### Provided data
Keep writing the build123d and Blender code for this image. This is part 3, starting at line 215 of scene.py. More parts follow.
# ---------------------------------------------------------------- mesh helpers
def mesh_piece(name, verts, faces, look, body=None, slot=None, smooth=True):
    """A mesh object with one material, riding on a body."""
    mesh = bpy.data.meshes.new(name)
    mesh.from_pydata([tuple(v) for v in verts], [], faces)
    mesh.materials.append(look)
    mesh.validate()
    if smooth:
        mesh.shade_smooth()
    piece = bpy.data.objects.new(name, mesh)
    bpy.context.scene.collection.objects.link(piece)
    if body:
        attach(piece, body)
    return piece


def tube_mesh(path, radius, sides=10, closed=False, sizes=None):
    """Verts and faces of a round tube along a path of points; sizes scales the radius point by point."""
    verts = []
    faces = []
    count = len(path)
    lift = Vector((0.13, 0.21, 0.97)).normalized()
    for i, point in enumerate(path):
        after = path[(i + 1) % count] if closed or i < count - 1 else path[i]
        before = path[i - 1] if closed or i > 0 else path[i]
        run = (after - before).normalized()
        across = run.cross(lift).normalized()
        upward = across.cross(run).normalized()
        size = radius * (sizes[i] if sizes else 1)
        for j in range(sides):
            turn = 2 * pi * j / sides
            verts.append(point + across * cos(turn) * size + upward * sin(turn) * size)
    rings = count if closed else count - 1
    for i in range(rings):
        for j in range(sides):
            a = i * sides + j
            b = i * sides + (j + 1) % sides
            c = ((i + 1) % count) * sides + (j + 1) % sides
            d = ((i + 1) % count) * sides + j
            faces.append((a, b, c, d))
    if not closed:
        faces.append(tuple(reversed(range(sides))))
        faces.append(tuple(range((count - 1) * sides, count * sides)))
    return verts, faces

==

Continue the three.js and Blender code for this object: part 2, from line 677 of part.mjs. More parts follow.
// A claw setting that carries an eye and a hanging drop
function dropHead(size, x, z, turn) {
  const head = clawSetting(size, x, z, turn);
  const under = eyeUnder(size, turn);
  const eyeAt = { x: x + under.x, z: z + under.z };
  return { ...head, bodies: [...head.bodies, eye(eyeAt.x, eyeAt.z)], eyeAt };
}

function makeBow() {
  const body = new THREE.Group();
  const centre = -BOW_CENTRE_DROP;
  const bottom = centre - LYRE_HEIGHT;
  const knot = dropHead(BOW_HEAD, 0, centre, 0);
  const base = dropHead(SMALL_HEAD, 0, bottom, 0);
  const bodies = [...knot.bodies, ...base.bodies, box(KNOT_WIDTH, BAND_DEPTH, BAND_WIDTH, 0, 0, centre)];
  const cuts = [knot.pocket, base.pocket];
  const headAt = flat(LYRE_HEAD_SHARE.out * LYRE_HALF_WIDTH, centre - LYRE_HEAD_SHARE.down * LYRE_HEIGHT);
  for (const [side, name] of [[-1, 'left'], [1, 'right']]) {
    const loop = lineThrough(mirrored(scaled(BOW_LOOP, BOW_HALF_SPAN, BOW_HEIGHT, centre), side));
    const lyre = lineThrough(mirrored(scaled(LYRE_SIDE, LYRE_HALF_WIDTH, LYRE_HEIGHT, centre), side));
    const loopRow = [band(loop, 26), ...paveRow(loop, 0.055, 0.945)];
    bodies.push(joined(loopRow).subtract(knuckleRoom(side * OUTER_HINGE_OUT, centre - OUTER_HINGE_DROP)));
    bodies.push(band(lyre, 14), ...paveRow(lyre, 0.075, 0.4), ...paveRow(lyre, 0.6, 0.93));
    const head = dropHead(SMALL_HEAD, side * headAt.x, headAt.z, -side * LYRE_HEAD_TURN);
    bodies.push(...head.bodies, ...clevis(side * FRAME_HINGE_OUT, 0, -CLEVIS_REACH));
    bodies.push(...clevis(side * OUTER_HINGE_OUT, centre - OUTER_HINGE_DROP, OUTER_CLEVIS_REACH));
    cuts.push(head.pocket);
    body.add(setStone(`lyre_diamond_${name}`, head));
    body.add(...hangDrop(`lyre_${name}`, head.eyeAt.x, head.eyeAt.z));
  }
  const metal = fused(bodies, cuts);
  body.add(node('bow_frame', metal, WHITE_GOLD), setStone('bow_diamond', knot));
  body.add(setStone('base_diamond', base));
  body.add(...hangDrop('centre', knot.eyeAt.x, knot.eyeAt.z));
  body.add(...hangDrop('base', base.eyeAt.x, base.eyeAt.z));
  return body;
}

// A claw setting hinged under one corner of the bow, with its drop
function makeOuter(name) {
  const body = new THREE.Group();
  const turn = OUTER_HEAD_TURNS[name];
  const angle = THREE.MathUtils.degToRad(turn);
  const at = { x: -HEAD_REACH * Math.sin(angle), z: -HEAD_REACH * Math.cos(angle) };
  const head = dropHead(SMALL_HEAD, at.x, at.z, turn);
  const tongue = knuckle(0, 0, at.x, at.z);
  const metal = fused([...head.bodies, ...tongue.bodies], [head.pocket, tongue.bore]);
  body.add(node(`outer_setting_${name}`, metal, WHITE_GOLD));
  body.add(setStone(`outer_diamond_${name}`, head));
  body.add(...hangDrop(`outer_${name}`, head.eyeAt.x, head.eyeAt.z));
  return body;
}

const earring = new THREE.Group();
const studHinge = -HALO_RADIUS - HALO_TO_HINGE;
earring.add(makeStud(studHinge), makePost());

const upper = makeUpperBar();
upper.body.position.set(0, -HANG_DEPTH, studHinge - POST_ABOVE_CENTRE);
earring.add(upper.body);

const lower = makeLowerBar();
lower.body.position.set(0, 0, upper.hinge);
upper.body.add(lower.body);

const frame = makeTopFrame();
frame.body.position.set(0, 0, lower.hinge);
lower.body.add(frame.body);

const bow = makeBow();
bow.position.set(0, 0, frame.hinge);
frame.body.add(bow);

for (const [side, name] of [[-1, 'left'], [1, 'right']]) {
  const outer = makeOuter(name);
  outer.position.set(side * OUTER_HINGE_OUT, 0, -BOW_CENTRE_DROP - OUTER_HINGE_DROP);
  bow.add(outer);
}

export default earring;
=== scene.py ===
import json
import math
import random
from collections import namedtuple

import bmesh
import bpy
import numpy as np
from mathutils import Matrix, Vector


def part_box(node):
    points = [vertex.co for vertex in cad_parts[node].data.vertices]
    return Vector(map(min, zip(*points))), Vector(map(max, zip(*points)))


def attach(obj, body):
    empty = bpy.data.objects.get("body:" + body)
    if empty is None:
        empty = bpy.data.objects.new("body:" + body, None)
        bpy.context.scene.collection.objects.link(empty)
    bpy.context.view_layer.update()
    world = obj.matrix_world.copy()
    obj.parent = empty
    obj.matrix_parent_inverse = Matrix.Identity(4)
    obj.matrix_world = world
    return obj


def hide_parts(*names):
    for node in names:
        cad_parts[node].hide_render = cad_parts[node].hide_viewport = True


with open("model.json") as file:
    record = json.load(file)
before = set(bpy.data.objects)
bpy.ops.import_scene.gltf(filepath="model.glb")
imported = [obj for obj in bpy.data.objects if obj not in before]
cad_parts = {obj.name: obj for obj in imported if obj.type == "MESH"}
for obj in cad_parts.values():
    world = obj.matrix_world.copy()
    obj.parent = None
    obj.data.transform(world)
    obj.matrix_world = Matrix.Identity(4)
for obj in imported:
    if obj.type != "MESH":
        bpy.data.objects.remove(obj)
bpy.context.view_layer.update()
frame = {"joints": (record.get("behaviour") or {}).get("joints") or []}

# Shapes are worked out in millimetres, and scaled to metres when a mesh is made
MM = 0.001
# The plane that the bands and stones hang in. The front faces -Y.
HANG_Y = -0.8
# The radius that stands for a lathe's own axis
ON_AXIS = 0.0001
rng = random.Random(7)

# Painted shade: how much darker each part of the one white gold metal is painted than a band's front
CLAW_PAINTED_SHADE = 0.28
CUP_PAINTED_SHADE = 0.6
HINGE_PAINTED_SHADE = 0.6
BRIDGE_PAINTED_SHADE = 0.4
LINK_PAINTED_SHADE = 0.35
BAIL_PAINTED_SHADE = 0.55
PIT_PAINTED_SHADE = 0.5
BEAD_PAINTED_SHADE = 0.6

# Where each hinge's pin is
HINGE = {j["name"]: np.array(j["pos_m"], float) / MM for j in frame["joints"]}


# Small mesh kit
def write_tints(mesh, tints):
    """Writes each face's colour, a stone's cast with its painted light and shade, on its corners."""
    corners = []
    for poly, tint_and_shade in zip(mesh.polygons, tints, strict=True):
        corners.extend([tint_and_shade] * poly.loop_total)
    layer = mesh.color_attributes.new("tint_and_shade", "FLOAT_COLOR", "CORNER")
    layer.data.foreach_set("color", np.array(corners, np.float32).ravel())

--

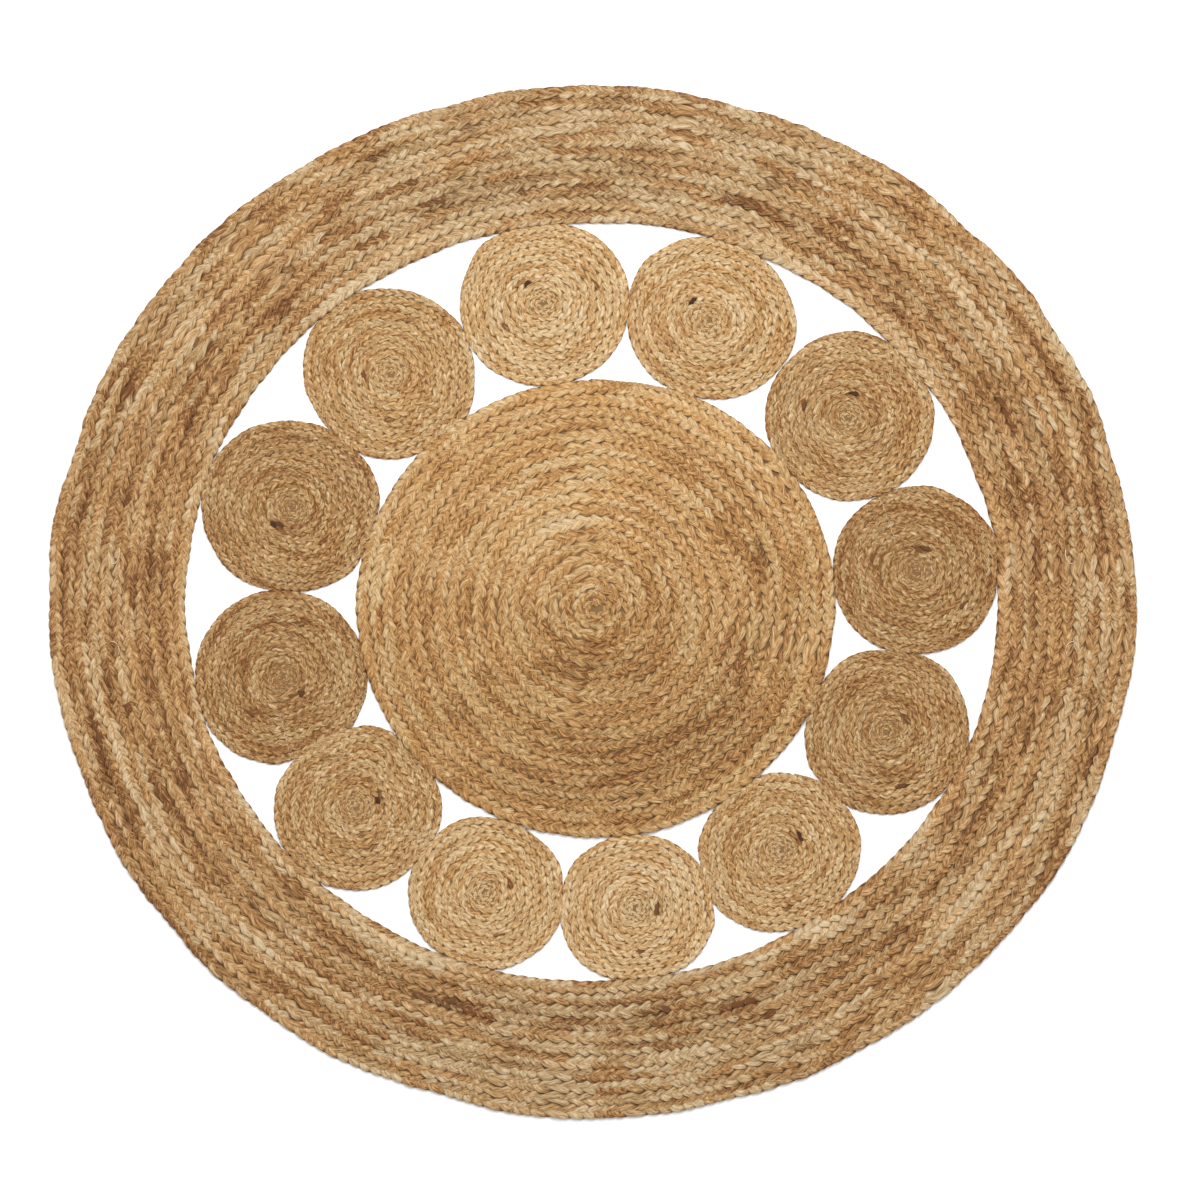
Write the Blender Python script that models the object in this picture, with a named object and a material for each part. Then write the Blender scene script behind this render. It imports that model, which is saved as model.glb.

### Stated problem
Only the lines from the one with "frame.body.position.set(0, 0, lower.hinge);" up to the one with "cad_parts[node].hide_render = cad_parts[node].hide_viewport" should be repeated, both included, exactly as they appear.

### Output for this task
frame.body.position.set(0, 0, lower.hinge);
lower.body.add(frame.body);

const bow = makeBow();
bow.position.set(0, 0, frame.hinge);
frame.body.add(bow);

for (const [side, name] of [[-1, 'left'], [1, 'right']]) {
  const outer = makeOuter(name);
  outer.position.set(side * OUTER_HINGE_OUT, 0, -BOW_CENTRE_DROP - OUTER_HINGE_DROP);
  bow.add(outer);
}

export default earring;
=== scene.py ===
import json
import math
import random
from collections import namedtuple

import bmesh
import bpy
import numpy as np
from mathutils import Matrix, Vector


def part_box(node):
    points = [vertex.co for vertex in cad_parts[node].data.vertices]
    return Vector(map(min, zip(*points))), Vector(map(max, zip(*points)))


def attach(obj, body):
    empty = bpy.data.objects.get("body:" + body)
    if empty is None:
        empty = bpy.data.objects.new("body:" + body, None)
        bpy.context.scene.collection.objects.link(empty)
    bpy.context.view_layer.update()
    world = obj.matrix_world.copy()
    obj.parent = empty
    obj.matrix_parent_inverse = Matrix.Identity(4)
    obj.matrix_world = world
    return obj


def hide_parts(*names):
    for node in names:
        cad_parts[node].hide_render = cad_parts[node].hide_viewport = True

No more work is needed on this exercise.